● **WORK TO DO**
Beginning with the first line of the data below, extract each line up to and including the one containing "# +Z is up the". Copy them exactly and add nothing.
========================
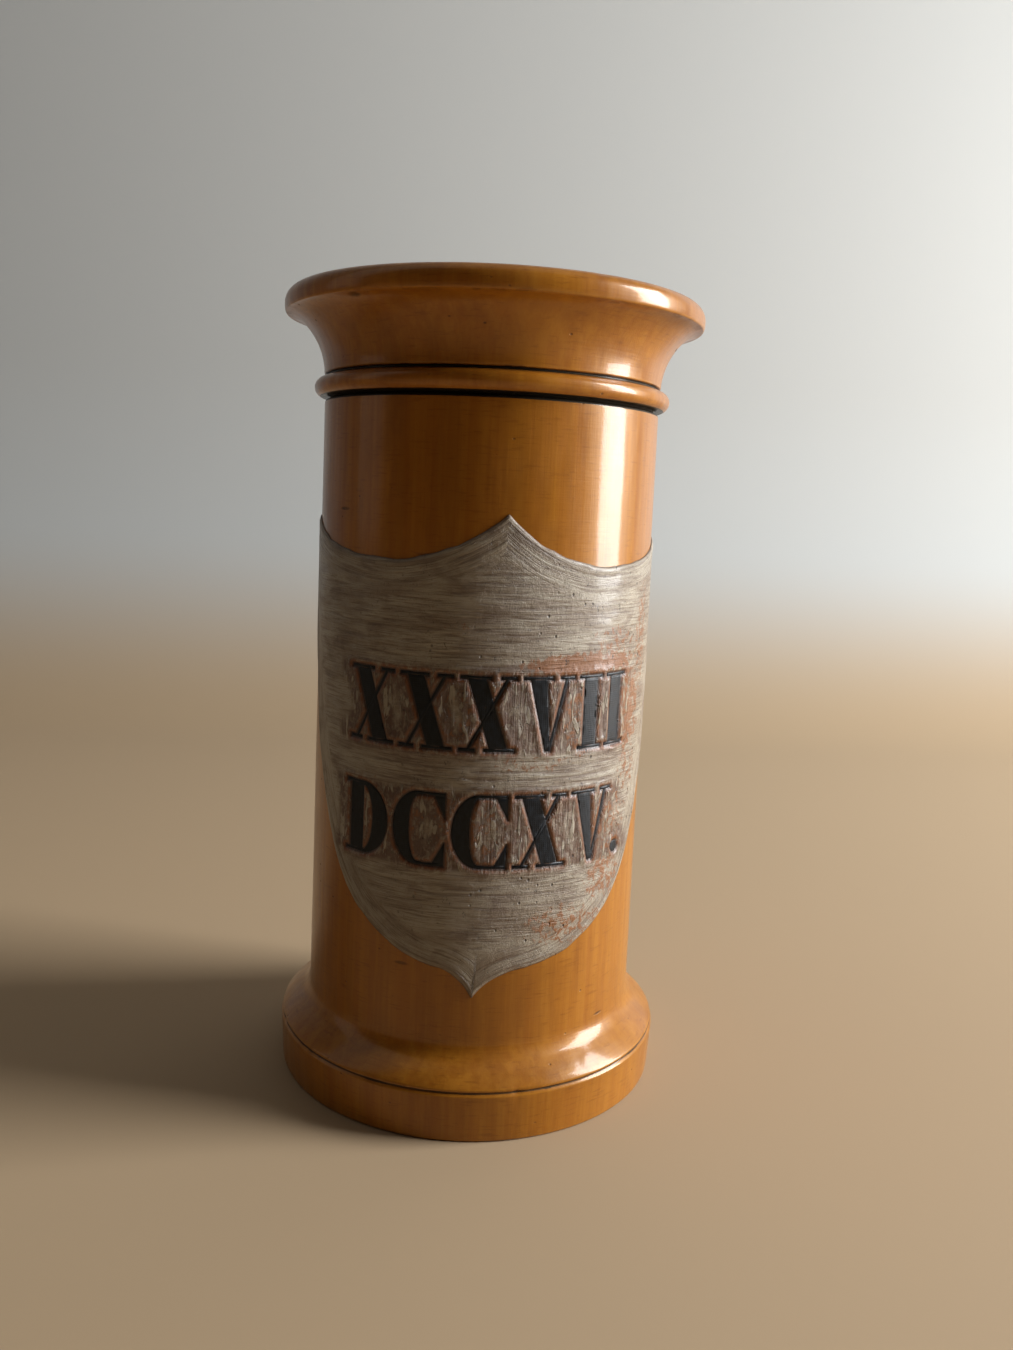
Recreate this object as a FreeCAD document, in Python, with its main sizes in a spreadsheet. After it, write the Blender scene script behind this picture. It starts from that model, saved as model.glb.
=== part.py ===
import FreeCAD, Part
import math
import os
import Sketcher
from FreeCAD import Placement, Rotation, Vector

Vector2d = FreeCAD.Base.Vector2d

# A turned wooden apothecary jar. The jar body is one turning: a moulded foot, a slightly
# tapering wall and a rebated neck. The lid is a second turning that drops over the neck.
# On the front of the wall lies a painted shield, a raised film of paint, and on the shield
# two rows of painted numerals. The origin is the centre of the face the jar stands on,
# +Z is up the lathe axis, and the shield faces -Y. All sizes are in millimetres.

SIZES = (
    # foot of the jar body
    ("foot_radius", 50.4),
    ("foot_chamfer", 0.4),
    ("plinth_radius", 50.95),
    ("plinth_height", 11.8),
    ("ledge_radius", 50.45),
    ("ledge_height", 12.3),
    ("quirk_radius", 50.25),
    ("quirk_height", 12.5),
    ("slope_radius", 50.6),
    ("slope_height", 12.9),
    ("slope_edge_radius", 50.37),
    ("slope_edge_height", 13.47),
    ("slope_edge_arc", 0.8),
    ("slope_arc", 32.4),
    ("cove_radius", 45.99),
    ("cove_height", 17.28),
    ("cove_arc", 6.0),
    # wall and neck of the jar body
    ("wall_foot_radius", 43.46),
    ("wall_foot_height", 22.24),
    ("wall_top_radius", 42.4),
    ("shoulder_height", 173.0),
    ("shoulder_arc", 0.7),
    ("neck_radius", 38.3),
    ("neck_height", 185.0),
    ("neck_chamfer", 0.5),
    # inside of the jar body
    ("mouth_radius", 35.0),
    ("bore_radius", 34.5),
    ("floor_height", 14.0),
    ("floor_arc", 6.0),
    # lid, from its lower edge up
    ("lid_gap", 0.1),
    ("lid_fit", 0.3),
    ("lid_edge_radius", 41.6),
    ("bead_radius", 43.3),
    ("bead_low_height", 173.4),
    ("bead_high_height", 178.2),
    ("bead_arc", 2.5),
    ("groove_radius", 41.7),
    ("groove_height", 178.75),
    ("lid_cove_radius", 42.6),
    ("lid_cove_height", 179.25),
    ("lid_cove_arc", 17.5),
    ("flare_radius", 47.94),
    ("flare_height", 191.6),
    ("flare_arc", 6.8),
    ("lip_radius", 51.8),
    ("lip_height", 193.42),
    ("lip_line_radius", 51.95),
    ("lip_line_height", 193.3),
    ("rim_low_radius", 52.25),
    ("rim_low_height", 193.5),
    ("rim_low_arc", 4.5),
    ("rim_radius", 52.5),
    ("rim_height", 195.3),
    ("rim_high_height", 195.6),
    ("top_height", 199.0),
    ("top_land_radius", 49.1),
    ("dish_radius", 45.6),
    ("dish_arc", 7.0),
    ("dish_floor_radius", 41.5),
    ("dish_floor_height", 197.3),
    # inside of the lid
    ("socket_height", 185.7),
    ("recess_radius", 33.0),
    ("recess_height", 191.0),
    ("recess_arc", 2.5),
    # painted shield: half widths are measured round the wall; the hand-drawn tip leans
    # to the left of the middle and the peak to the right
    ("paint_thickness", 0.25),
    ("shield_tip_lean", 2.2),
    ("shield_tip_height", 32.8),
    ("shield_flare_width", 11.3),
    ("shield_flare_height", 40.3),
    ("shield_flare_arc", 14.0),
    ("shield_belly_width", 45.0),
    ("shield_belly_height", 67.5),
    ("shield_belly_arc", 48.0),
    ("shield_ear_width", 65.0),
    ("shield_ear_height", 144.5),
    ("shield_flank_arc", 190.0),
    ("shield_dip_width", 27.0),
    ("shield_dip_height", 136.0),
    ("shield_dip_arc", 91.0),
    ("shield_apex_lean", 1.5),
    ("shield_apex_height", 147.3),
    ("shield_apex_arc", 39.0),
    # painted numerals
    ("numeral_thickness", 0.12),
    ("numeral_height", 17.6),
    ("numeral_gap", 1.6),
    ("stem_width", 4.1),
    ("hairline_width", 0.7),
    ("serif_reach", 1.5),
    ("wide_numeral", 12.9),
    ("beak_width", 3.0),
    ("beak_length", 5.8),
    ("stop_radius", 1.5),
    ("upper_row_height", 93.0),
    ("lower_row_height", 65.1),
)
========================
● **ANSWER TO THIS EXERCISE**
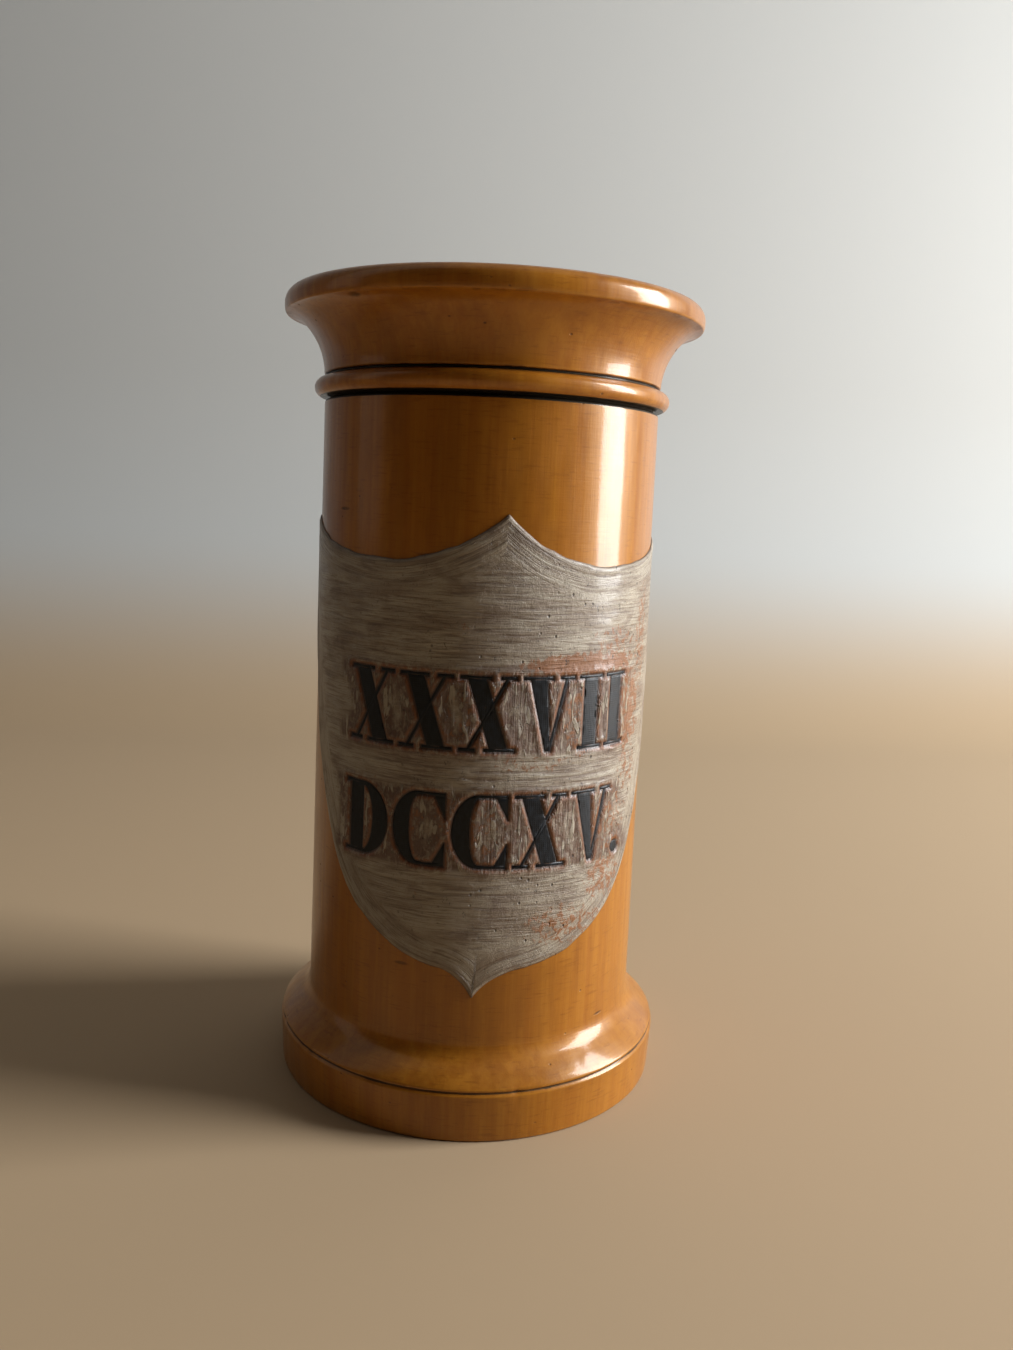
Recreate this object as a FreeCAD document, in Python, with its main sizes in a spreadsheet. After it, write the Blender scene script behind this picture. It starts from that model, saved as model.glb.
=== part.py ===
import FreeCAD, Part
import math
import os
import Sketcher
from FreeCAD import Placement, Rotation, Vector

Vector2d = FreeCAD.Base.Vector2d

# A turned wooden apothecary jar. The jar body is one turning: a moulded foot, a slightly
# tapering wall and a rebated neck. The lid is a second turning that drops over the neck.
# On the front of the wall lies a painted shield, a raised film of paint, and on the shield
# two rows of painted numerals. The origin is the centre of the face the jar stands on,
# +Z is up the lathe axis, and the shield faces -Y. All sizes are in millimetres.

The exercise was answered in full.